Antes de culpar a família, avalie: você já tentou de tudo mesmo? Vale checar se os contatos estão atualizados e pensar se a comunicação usada é a mais efetiva (de que servem bilhetes para pais com baixa escolaridade?). Medidas simples, como o bom uso da agenda (com recados elogiosos e não só queixas) e a presença de alguém da equipe gestora na porta da escola na entrada e na saída resolvem parte dos problemas. Em relação à reunião de pais, decidir em conjunto o horário gera um senso de compromisso nas famílias. "Assim, a relação de cobrança se transforma numa parceria", diz Muriele Salazar Massucato, coordenadora na rede de São Bernardo, em São Paulo. Quando nada disso funciona, é preciso lançar mão de atitudes mais fortes. Conheça quatro delas.
Uma opção é telefonar, mandar e-mails ou mensagem de WhatsApp. Evite o tom ríspido e ameaças - afinal, você quer a família como aliada. Em lugar de um texto duro, um bilhete que comece com algo como "sentimos sua falta", ou "sua participação é importante para a nossa escola avançar" tende a ser mais persuasivo.
O tom de cordialidade deve prevalecer mesmo quando a convocação é para discutir problemas de disciplina ou desempenho. E, na hora da conversa, gestores e professores precisam propor soluções. "Se a gestão só empurra o problema à família, sem oferecer ferramentas para que ela lide com a questão, a escola causa ainda mais apatia ou revolta nos pais", diz Sandra Dedeschi, mestre em Psicologia, Desenvolvimento Humano e Educação pela Unicamp. Por fim, para pais que faltam nas reuniões, a escola pode organizar atendimentos excepcionais no horário de trabalho pedagógico coletivo (HTPC) - tomando o cuidado de não transformar a exceção em regra, já que a finalidade do HTPC não é essa.

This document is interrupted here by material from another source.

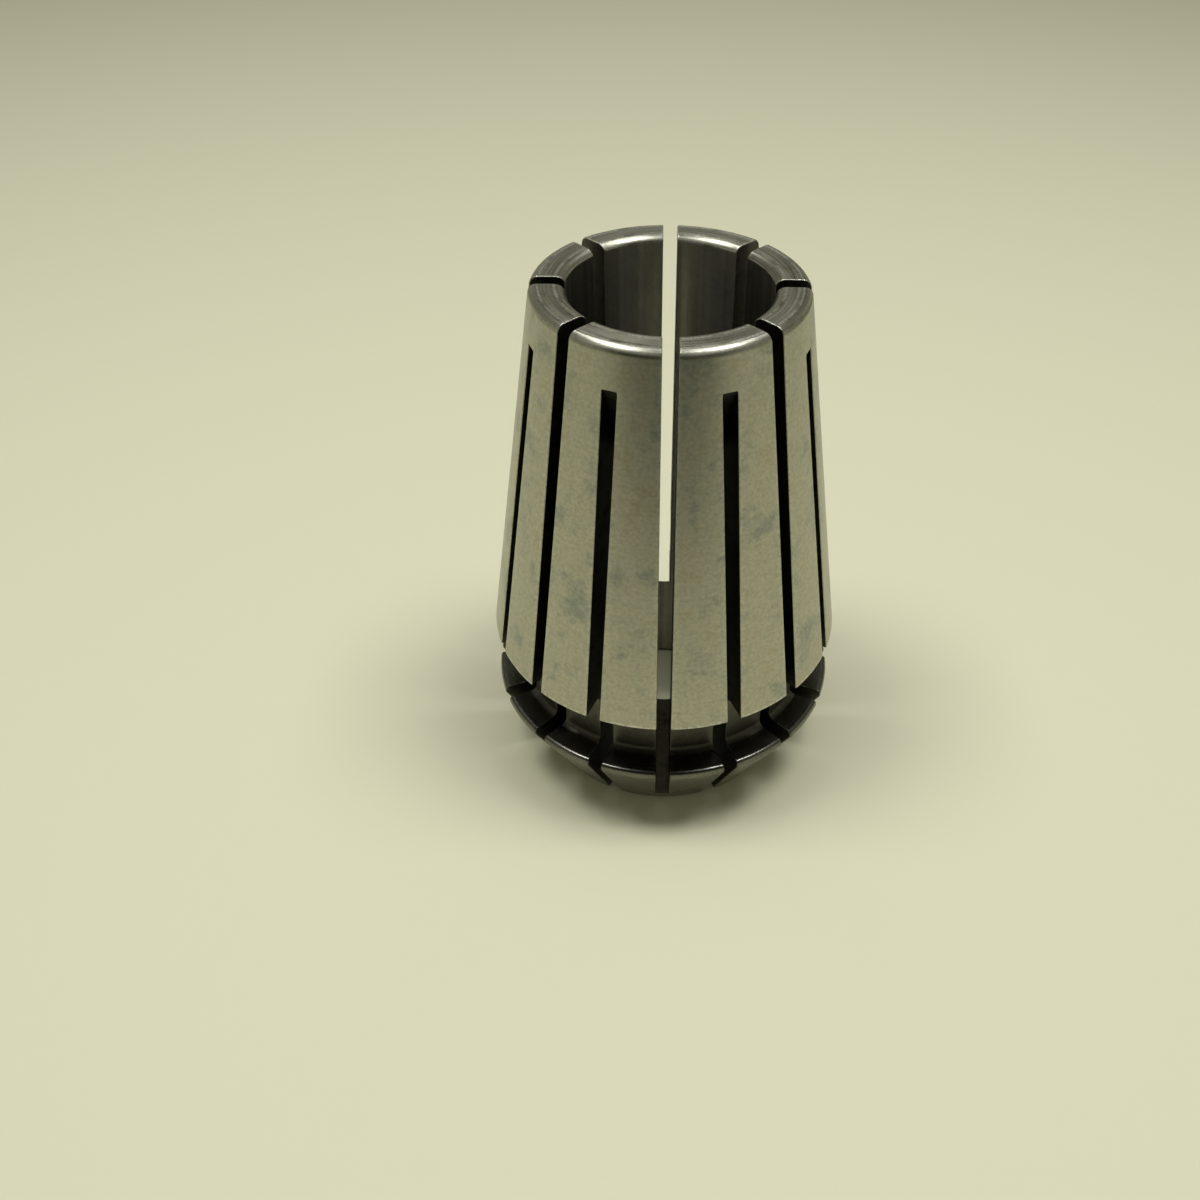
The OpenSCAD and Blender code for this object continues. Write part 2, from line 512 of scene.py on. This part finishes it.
def makeSteel(finish):
    made = bpy.data.materials.new(finish["name"])
    made.use_nodes = True
    tree = made.node_tree
    shader = tree.nodes["Principled BSDF"]
    place = addNode(tree, "ShaderNodeTexCoord").outputs["Object"]
    inMm = addNode(
        tree, "ShaderNodeVectorMath", {"operation": "SCALE"}, {0: place, "Scale": 1 / mm}
    ).outputs[0]
    height = addNode(tree, "ShaderNodeSeparateXYZ", {}, {0: inMm}).outputs["Z"]
    level = addNode(
        tree, "ShaderNodeVectorMath", {"operation": "MULTIPLY"}, {0: inMm, 1: (1, 1, 0)}
    ).outputs[0]
    radius = addNode(
        tree, "ShaderNodeVectorMath", {"operation": "LENGTH"}, {0: level}
    ).outputs["Value"]
    facing = addNode(
        tree, "ShaderNodeVectorMath", {"operation": "NORMALIZE"}, {0: level}
    ).outputs[0]

    # rings round the axis, fine across and slow on their way round
    turn = addNode(
        tree, "ShaderNodeVectorMath", {"operation": "SCALE"}, {0: facing, "Scale": finish["around"]}
    ).outputs[0]
    across = addNode(
        tree, "ShaderNodeMath", {"operation": "DIVIDE"}, {0: radius, 1: finish["ring"]}
    ).outputs[0]
    along = addNode(
        tree, "ShaderNodeMath", {"operation": "DIVIDE"}, {0: height, 1: finish["ring"]}
    ).outputs[0]
    lift = addNode(tree, "ShaderNodeCombineXYZ", {}, {"Z": across}).outputs[0]
    ringPlace = addNode(
        tree, "ShaderNodeVectorMath", {"operation": "ADD"}, {0: turn, 1: lift}
    ).outputs[0]
    rings = addNode(
        tree,
        "ShaderNodeTexNoise",
        {"noise_dimensions": "4D"},
        {"Vector": ringPlace, "W": along, "Scale": 1.0, "Detail": 1.0},
    ).outputs[0]
    grit = addNode(
        tree, "ShaderNodeTexNoise", {}, {"Vector": inMm, "Scale": 1 / finish["grit"], "Detail": 1.0}
    ).outputs[0]
    blotches = addNode(
        tree,
        "ShaderNodeTexNoise",
        {},
        {"Vector": inMm, "Scale": 1 / finish["blotch"], "Detail": 5.0, "Roughness": 0.72},
    ).outputs[0]

    # colour: a film in some places and stains in others, with a fine grain and with marks: the
    # tool's rings, or painted reflections as streaks along the axis
    ramp = addNode(tree, "ShaderNodeValToRGB", {}, {0: blotches})
    patches = [(0.34, "film"), (0.45, "colour"), (0.53, "colour"), (0.66, "stain")]
    steps = ramp.color_ramp.elements
    while len(steps) < len(patches):
        steps.new(0.5)
    for step, (at, name) in zip(steps, patches):
        step.position = at
        step.color = toLinear(finish[name])
    grain = addNode(
        tree,
        "ShaderNodeMapRange",
        {},
        {
            "Value": grit,
            "From Min": 0.3,
            "From Max": 0.7,
            "To Min": 1 - finish["grain"],
            "To Max": 1 + finish["grain"],
        },
    ).outputs[0]
    ringsAndPaintedStreaks = rings
    # painted reflections: lighter and darker streaks along the axis, standing in for the bore's
    # drawn-out reflections
    if finish["reflectionStreaks"]:
        ringsAndPaintedStreaks = addNode(
            tree,
            "ShaderNodeTexNoise",
            {},
            {"Vector": facing, "Scale": finish["reflectionStreaks"], "Detail": 2.0},
        ).outputs[0]
    lines = addNode(
        tree,
        "ShaderNodeMapRange",
        {},
        {
            "Value": ringsAndPaintedStreaks,
            "From Min": 0.3,
            "From Max": 0.7,
            "To Min": 1 - finish["lines"],
            "To Max": 1 + finish["lines"],
        },
    ).outputs[0]
    both = addNode(
        tree, "ShaderNodeMath", {"operation": "MULTIPLY"}, {0: grain, 1: lines}
    ).outputs[0]
    stained = addNode(
        tree, "ShaderNodeVectorMath", {"operation": "SCALE"}, {0: ramp.outputs[0], "Scale": both}
    ).outputs[0]

    # metal rubbed bright along the edges
    edge = addNode(tree, "ShaderNodeAttribute", {"attribute_name": "edge"}).outputs["Fac"]
    rubbed = addNode(
        tree,
        "ShaderNodeMapRange",
        {},
        {"Value": grit, "From Min": 0.3, "From Max": 0.6, "To Max": finish["wear"]},
    ).outputs[0]
    wear = addNode(
        tree, "ShaderNodeMath", {"operation": "MULTIPLY"}, {0: edge, 1: rubbed}
    ).outputs[0]
    colour = addNode(
        tree,
        "ShaderNodeMix",
        {"data_type": "RGBA"},
        {0: wear, 6: stained, 7: toLinear(finish["bright"])},
    ).outputs[2]
    tree.links.new(colour, shader.inputs["Base Color"])

    # roughness follows the rings and the patches
    mixed = addNode(
        tree, "ShaderNodeMath", {"operation": "ADD"}, {0: rings, 1: blotches}
    ).outputs[0]
    roughness = addNode(
        tree,
        "ShaderNodeMapRange",
        {},
        {
            "Value": mixed,
            "From Min": 0.6,
            "From Max": 1.4,
            "To Min": finish["roughness"] - finish["uneven"],
            "To Max": finish["roughness"] + finish["uneven"],
        },
    ).outputs[0]
    tree.links.new(roughness, shader.inputs["Roughness"])

    ringBump = addNode(
        tree, "ShaderNodeBump", {}, {"Height": rings, "Distance": finish["ringHeight"] * mm}
    ).outputs[0]
    bump = addNode(
        tree,
        "ShaderNodeBump",
        {},
        {"Height": grit, "Distance": finish["gritHeight"] * mm, "Normal": ringBump},
    ).outputs[0]
    tree.links.new(bump, shader.inputs["Normal"])

    shader.inputs["Metallic"].default_value = 1
    shader.inputs["Anisotropic"].default_value = finish["anisotropy"]
    shader.inputs["Anisotropic Rotation"].default_value = 0.25  # blurs across the rings
    tangent = addNode(
        tree, "ShaderNodeTangent", {"direction_type": "RADIAL", "axis": "Z"}
    ).outputs[0]
    tree.links.new(tangent, shader.inputs["Tangent"])
    return made


nutConeSteel = {
    **turnedSteel,
    "name": "hardened spring steel, turned nut cone with painted light",
    # lighter than the turned steel it copies: painted light on the nut cone
    "colour": "#8F8E85",
    "stain": "#86857C",
    "film": "#918F84",
    "lines": 0.12,
}
grooveSteel = {
    **turnedSteel,
    "name": "hardened spring steel, groove with painted shade",  # its darker colour is painted shade of the groove
    # darker than the turned steel it copies: painted shade, also on the front sink and face
    "colour": "#5A5850",
    "roughness": 0.42,
    "wear": 0.2,
}
landSteel = {
    **turnedSteel,
    "name": "hardened spring steel, land with painted shade",  # its darker colour is painted shade on the land and the flange's face, with little wear
    # darker than the turned steel it copies: painted shade
    "colour": "#605F57",
    "stain": "#57564F",
    "wear": 0.15,
}
finishes = {
    "seat": makeSteel(groundSteel),
    "nutCone": makeSteel(nutConeSteel),
    "land": makeSteel(landSteel),
    "groove": makeSteel(grooveSteel),
    "rim": makeSteel(rimSteel),
    "bore": makeSteel(boreSteel),
    "slot": makeSteel(sawnSteel),
}
for surface in surfaces:
    body.data.materials.append(finishes[surface])

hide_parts("collet")
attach(body, "root")
print("finishes made:", len(bpy.data.materials))

# Studio: lengths in mm
studio = {
    "floor": "#D6D5B8",
    "floorRoughness": 0.8,
    "floorSize": 4000,
    "softboxes": [  # place, size, watts; diffuse ones light the board, glossy ones the metal
        ((-88, -8, 262), (75, 76), 0.258, "diffuse"),
        ((80, -8, 262), (80, 76), 0.293, "diffuse"),
        ((-92, 5, 262), (58, 48), 0.225, "glossy"),
        ((85, 5, 262), (68, 48), 0.24, "glossy"),
        ((0, -2, 280), (140, 140), 0.135, "diffuse"),
        ((-76, 110, 262), (60, 90), 0.12, "glossy"),
        ((70, 110, 262), (70, 90), 0.10, "glossy"),
    ],
    "sky": [  # from 0.5 at the horizon to 1 overhead
        (0.5, "#BDBBA5"),
        (0.56, "#A09E8C"),
        (0.7, "#76756A"),
        (0.8, "#8E8D7F"),
        (0.86, "#84837A"),
        (1.0, "#65645C"),
    ],
    "skyStrength": 0.93,
    "card": "#1A1A1A",
    "cards": [  # dark cards that only reflections show: middle, size, tilt; the tilted one is the camera's dark body, the flat one a painted shadow
        ((0, -75, 68), (180, 90), 50),
        # painted shadow: a black sheet lying on the board in front, where the camera shades it
        ((0, -107, 3), (120, 110), 0),
    ],
}


def makePlain(name, colour, roughness):
    made = bpy.data.materials.new(name)
    made.use_nodes = True
    shader = made.node_tree.nodes["Principled BSDF"]
    shader.inputs["Base Color"].default_value = toLinear(colour)
    shader.inputs["Roughness"].default_value = roughness
    return made


def makeStudio(s):
    half = s["floorSize"] / 2 * mm
    mesh = bpy.data.meshes.new("floor")
    corners = [(-half, -half, 0), (half, -half, 0), (half, half, 0), (-half, half, 0)]
    mesh.from_pydata(corners, [], [(0, 1, 2, 3)])
    floor = addObject("floor", mesh)
    mesh.materials.append(makePlain("matt paper board", s["floor"], s["floorRoughness"]))

    feltAndShadow = makePlain("black felt and painted shadow", s["card"], 1.0)
    for k, (middle, (wide, deep), tilt) in enumerate(s["cards"]):
        mesh = bpy.data.meshes.new("card_%d" % k)
        a, b = wide / 2 * mm, deep / 2 * mm
        mesh.from_pydata([(-a, -b, 0), (a, -b, 0), (a, b, 0), (-a, b, 0)], [], [(0, 1, 2, 3)])
        card = addObject("card_%d" % k, mesh)
        card.location = Vector(middle) * mm
        card.rotation_euler.x = math.radians(tilt)
        card.visible_camera = False
        card.visible_diffuse = False
        card.visible_shadow = False
        mesh.materials.append(feltAndShadow)

    for k, (place, (wide, deep), power, lights) in enumerate(s["softboxes"]):
        lamp = bpy.data.lights.new("softbox_%d" % k, "AREA")
        lamp.shape = "RECTANGLE"
        lamp.size, lamp.size_y = wide * mm, deep * mm
        lamp.energy = power
        box = addObject("softbox_%d" % k, lamp)
        box.location = Vector(place) * mm
        box.rotation_euler.y = math.atan2(place[0], place[2])
        box.visible_glossy = lights == "glossy"
        box.visible_diffuse = lights == "diffuse"

    world = bpy.data.worlds.new("world")
    bpy.context.scene.world = world
    world.use_nodes = True
    tree = world.node_tree
    direction = addNode(tree, "ShaderNodeTexCoord").outputs["Generated"]
    up = addNode(tree, "ShaderNodeSeparateXYZ", {}, {0: direction}).outputs["Z"]
    share = addNode(
        tree, "ShaderNodeMath", {"operation": "MULTIPLY_ADD"}, {0: up, 1: 0.5, 2: 0.5}
    ).outputs[0]
    ramp = addNode(tree, "ShaderNodeValToRGB", {}, {0: share})
    steps = ramp.color_ramp.elements
    while len(steps) < len(s["sky"]):
        steps.new(0.5)
    for step, (at, colour) in zip(steps, s["sky"]):
        step.position = at
        step.color = toLinear(colour)
    background = tree.nodes["Background"]
    tree.links.new(ramp.outputs[0], background.inputs["Color"])
    background.inputs["Strength"].default_value = s["skyStrength"]
    bpy.context.scene.view_settings.view_transform = "Standard"


makeStudio(studio)
print("studio lit")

"Ainda que o aluno seja judicialmente emancipado, o Estatuto da Criança e do Adolescente (ECA) é claro ao dizer que a família tem responsabilidade total sobre o jovem até que ele complete 18 anos", lembra Luciano Betiate, formador de professores na área de direitos humanos. Se as advertências não adiantarem, a alternativa mais produtiva é direcionar os esforços para ajudar o aluno. "Lembro-me de um menino do Ensino Médio, cujo contato com a família era tão precário que não conseguíamos nem atualizar os números de telefone na ficha de matrícula. Cheguei a mandar carta registrada em cartório e não obtive resposta. Como educadores, deveríamos lavar as mãos? Não é uma boa posição. Então, tomamos nós mesmos a iniciativa de conversar com o garoto e ajudá-lo a se organizar", lembra Sandra.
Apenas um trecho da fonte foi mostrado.